[START Material provided]

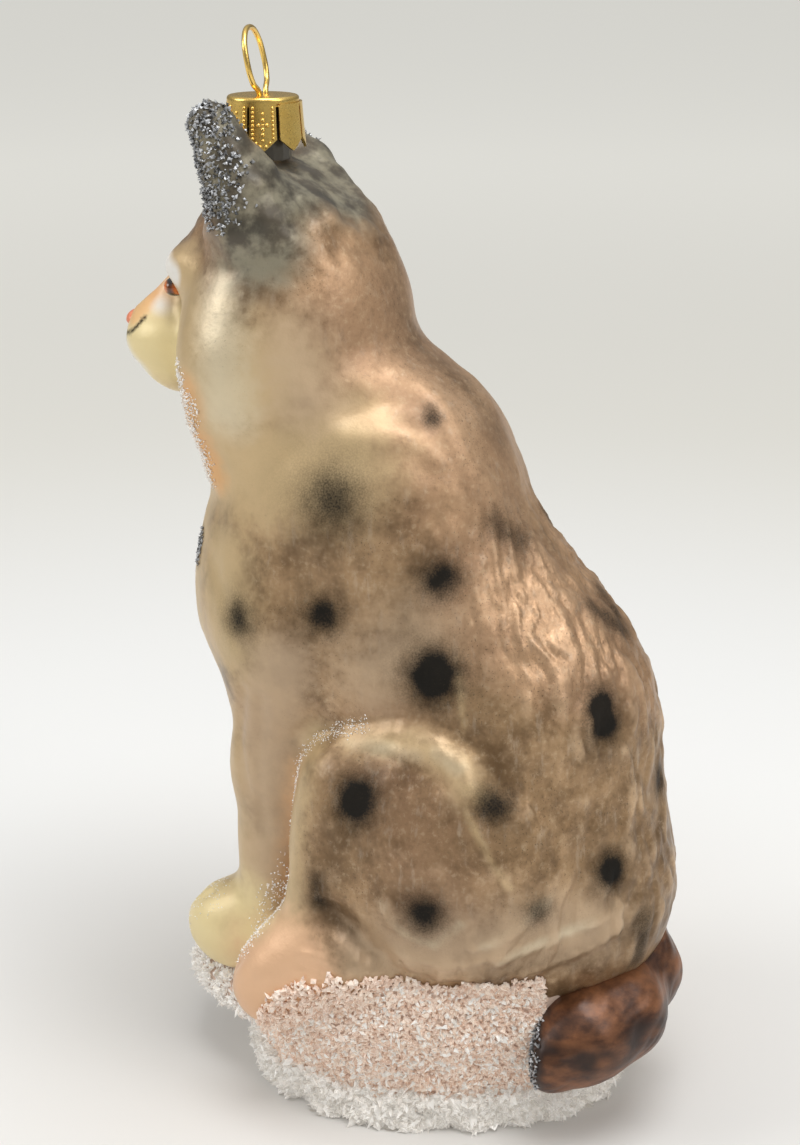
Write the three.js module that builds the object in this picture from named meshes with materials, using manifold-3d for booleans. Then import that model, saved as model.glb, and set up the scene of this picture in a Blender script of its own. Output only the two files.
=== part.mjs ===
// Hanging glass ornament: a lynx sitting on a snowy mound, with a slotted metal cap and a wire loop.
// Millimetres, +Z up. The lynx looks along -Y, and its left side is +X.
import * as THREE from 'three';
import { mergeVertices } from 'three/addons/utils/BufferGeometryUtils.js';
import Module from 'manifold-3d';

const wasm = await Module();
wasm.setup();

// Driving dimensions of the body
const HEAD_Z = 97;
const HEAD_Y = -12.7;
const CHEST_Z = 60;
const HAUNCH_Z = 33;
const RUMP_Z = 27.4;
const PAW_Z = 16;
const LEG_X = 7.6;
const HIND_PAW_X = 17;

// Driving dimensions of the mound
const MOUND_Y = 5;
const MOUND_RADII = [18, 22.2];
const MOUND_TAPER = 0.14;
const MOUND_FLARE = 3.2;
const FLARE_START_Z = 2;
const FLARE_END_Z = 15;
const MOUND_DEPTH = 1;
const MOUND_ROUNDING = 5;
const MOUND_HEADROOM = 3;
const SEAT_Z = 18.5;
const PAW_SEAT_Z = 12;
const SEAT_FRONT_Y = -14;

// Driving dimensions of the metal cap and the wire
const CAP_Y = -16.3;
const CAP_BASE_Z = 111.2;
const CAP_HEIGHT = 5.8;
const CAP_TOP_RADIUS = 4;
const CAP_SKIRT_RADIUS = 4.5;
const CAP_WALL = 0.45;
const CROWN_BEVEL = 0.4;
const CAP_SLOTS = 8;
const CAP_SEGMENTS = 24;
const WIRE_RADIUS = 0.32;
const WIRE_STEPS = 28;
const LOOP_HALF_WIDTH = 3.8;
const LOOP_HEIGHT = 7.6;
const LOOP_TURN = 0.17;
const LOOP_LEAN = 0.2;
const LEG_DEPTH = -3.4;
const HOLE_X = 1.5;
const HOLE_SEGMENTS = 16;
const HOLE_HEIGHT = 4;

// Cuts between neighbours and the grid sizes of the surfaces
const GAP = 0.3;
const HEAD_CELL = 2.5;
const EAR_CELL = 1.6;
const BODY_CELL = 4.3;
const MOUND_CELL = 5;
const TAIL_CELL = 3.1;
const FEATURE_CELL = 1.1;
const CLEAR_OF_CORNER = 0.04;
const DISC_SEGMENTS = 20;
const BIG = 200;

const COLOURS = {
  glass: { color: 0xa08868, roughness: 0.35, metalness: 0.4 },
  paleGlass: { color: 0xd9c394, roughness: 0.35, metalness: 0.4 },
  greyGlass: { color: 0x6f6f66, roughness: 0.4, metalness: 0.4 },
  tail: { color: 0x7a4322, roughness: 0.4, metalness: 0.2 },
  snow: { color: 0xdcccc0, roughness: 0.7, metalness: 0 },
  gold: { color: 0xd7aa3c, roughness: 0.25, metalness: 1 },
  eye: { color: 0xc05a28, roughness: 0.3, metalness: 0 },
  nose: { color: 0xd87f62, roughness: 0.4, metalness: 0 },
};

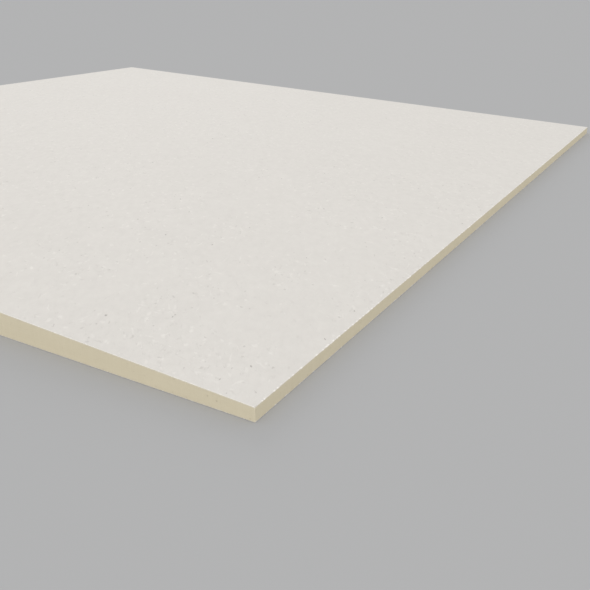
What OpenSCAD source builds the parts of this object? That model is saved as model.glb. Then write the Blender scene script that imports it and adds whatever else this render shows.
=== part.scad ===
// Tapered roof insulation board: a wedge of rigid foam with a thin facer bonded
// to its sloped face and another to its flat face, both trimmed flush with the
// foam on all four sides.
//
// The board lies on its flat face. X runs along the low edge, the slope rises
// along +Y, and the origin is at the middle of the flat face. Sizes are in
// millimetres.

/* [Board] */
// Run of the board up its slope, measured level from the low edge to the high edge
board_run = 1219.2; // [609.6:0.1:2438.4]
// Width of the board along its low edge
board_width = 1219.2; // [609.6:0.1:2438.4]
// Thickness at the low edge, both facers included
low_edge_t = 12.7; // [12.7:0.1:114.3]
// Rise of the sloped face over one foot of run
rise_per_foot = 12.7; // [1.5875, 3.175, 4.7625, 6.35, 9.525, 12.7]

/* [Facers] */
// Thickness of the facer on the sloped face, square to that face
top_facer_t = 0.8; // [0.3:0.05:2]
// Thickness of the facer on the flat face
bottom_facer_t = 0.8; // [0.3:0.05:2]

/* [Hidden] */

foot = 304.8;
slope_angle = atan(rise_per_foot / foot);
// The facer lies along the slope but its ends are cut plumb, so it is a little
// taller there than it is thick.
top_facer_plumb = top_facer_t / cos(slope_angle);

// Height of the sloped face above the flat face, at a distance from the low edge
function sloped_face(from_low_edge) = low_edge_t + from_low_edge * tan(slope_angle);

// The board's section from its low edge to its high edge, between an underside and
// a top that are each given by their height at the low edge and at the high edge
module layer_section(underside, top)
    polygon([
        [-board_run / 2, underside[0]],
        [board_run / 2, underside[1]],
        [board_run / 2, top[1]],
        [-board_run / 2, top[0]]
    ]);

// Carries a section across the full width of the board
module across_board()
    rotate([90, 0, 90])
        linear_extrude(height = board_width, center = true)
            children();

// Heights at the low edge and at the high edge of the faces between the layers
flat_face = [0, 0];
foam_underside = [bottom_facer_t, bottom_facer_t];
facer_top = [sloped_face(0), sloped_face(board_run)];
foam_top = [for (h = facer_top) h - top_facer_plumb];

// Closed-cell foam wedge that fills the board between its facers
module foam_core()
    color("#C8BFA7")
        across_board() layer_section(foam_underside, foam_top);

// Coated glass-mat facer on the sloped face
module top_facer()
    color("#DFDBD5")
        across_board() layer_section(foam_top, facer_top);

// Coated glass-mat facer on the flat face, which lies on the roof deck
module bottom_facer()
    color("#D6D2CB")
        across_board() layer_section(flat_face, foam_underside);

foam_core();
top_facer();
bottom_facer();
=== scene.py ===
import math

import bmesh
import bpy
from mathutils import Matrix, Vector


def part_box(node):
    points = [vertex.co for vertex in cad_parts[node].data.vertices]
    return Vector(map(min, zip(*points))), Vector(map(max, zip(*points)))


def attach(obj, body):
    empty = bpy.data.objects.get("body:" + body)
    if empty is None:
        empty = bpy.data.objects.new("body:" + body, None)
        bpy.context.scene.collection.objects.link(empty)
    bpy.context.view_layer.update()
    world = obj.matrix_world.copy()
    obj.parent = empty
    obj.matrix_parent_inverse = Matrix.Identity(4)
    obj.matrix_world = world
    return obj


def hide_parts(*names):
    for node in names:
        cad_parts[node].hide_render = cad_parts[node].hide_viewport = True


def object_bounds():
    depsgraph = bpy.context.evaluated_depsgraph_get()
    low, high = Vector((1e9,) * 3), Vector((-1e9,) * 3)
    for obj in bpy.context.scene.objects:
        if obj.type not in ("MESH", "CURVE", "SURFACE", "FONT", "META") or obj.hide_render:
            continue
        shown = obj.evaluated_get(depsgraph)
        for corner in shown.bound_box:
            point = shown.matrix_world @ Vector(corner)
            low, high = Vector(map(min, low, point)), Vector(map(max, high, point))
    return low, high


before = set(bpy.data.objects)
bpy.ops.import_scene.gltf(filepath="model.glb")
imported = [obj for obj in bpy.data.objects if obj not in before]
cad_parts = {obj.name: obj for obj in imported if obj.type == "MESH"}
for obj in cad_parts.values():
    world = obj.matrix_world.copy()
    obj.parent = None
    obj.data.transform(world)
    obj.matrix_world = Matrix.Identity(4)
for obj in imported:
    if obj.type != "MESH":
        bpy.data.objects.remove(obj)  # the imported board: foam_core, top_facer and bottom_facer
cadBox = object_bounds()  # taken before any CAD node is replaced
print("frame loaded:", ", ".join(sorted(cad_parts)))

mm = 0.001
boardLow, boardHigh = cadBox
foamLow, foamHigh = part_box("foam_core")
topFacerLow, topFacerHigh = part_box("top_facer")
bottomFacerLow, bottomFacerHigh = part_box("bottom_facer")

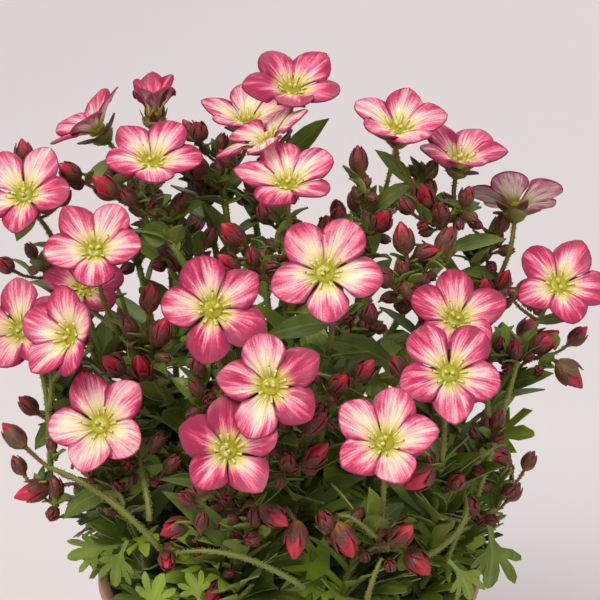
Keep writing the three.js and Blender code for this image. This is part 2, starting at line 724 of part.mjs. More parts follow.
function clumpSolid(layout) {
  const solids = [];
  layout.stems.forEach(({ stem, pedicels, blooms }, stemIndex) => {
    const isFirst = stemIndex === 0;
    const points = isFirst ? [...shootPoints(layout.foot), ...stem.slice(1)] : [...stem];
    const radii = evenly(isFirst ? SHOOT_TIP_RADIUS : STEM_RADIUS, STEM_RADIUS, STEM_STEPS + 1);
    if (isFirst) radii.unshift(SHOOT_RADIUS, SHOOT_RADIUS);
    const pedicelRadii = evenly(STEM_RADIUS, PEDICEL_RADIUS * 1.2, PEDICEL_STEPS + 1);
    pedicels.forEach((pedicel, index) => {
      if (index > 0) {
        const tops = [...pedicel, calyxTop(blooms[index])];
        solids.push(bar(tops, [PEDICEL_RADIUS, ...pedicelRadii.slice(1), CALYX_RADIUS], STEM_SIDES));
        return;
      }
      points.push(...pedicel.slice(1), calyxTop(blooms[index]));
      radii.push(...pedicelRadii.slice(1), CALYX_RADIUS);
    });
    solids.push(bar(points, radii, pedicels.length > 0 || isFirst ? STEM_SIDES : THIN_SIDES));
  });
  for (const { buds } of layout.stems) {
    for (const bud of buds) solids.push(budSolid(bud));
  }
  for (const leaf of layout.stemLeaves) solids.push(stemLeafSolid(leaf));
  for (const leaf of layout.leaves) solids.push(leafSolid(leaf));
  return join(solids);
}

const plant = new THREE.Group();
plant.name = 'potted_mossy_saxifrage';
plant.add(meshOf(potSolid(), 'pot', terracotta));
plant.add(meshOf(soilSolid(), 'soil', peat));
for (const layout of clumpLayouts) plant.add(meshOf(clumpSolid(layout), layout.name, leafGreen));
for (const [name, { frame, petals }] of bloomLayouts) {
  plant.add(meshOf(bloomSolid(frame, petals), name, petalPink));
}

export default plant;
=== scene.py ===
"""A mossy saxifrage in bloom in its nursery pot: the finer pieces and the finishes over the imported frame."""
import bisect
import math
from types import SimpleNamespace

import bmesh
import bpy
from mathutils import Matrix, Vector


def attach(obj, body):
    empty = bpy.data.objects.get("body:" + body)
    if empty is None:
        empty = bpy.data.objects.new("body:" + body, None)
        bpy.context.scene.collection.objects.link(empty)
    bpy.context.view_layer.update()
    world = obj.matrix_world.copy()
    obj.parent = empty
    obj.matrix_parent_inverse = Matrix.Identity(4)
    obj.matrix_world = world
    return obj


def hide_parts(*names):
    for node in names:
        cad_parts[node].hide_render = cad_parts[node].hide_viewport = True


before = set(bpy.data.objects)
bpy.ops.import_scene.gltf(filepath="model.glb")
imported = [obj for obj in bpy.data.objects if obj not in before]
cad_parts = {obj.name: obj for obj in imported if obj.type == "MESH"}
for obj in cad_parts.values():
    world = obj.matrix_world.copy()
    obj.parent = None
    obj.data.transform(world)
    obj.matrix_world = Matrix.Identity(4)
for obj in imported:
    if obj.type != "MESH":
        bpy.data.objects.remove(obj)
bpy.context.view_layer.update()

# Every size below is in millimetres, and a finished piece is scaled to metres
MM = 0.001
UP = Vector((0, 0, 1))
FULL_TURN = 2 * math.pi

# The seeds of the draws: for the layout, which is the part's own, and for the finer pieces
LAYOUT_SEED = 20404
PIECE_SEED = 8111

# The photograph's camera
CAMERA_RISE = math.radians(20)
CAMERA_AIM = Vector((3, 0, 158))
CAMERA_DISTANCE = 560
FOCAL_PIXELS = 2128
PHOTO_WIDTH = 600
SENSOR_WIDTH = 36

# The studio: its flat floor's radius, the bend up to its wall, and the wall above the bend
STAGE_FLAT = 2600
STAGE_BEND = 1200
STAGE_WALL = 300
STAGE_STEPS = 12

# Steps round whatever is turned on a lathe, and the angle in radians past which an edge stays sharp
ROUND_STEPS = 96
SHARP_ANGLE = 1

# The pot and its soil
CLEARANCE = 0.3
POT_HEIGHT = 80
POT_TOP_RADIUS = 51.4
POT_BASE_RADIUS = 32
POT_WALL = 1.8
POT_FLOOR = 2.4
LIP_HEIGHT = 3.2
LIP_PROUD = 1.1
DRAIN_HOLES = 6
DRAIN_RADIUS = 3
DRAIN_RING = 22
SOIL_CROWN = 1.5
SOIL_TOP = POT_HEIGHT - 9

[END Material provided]

▶ [Brief]
Repeat only the lines above, from the first line of the entries through the line that contains "const SEAT_FRONT_Y = -14;", including both ends.

▶ [Reply]
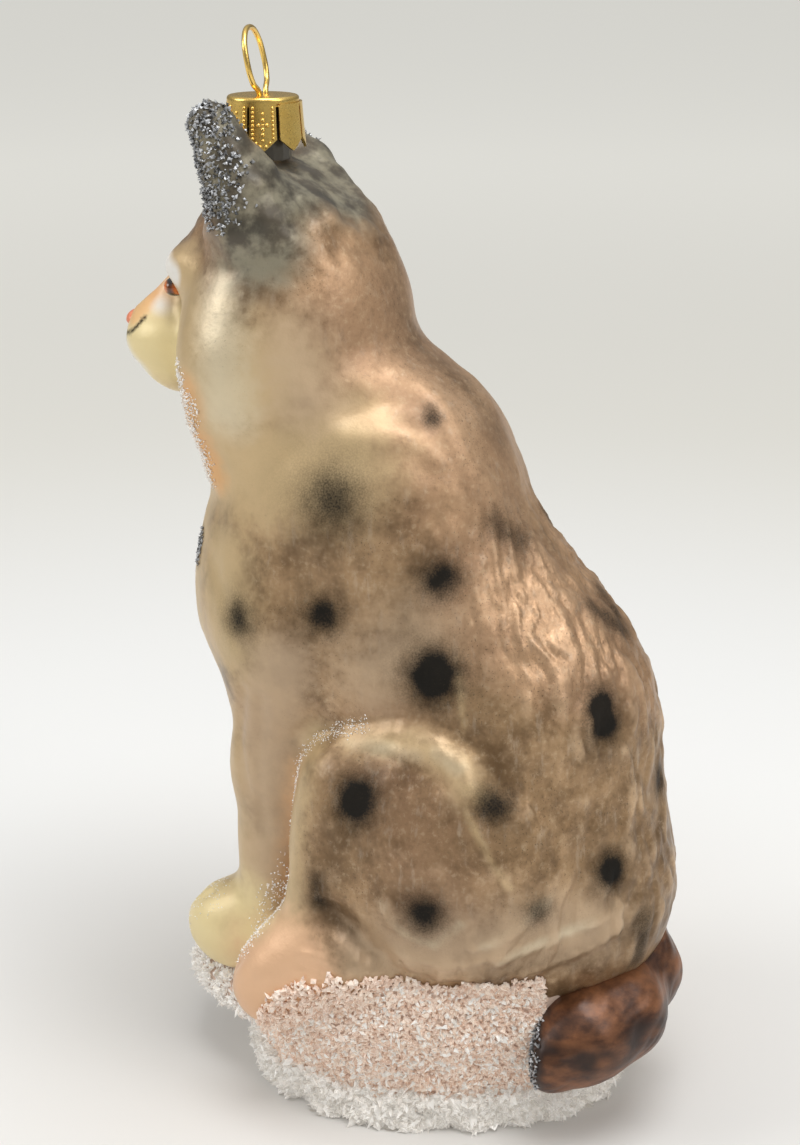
Write the three.js module that builds the object in this picture from named meshes with materials, using manifold-3d for booleans. Then import that model, saved as model.glb, and set up the scene of this picture in a Blender script of its own. Output only the two files.
=== part.mjs ===
// Hanging glass ornament: a lynx sitting on a snowy mound, with a slotted metal cap and a wire loop.
// Millimetres, +Z up. The lynx looks along -Y, and its left side is +X.
import * as THREE from 'three';
import { mergeVertices } from 'three/addons/utils/BufferGeometryUtils.js';
import Module from 'manifold-3d';

const wasm = await Module();
wasm.setup();

// Driving dimensions of the body
const HEAD_Z = 97;
const HEAD_Y = -12.7;
const CHEST_Z = 60;
const HAUNCH_Z = 33;
const RUMP_Z = 27.4;
const PAW_Z = 16;
const LEG_X = 7.6;
const HIND_PAW_X = 17;

// Driving dimensions of the mound
const MOUND_Y = 5;
const MOUND_RADII = [18, 22.2];
const MOUND_TAPER = 0.14;
const MOUND_FLARE = 3.2;
const FLARE_START_Z = 2;
const FLARE_END_Z = 15;
const MOUND_DEPTH = 1;
const MOUND_ROUNDING = 5;
const MOUND_HEADROOM = 3;
const SEAT_Z = 18.5;
const PAW_SEAT_Z = 12;
const SEAT_FRONT_Y = -14;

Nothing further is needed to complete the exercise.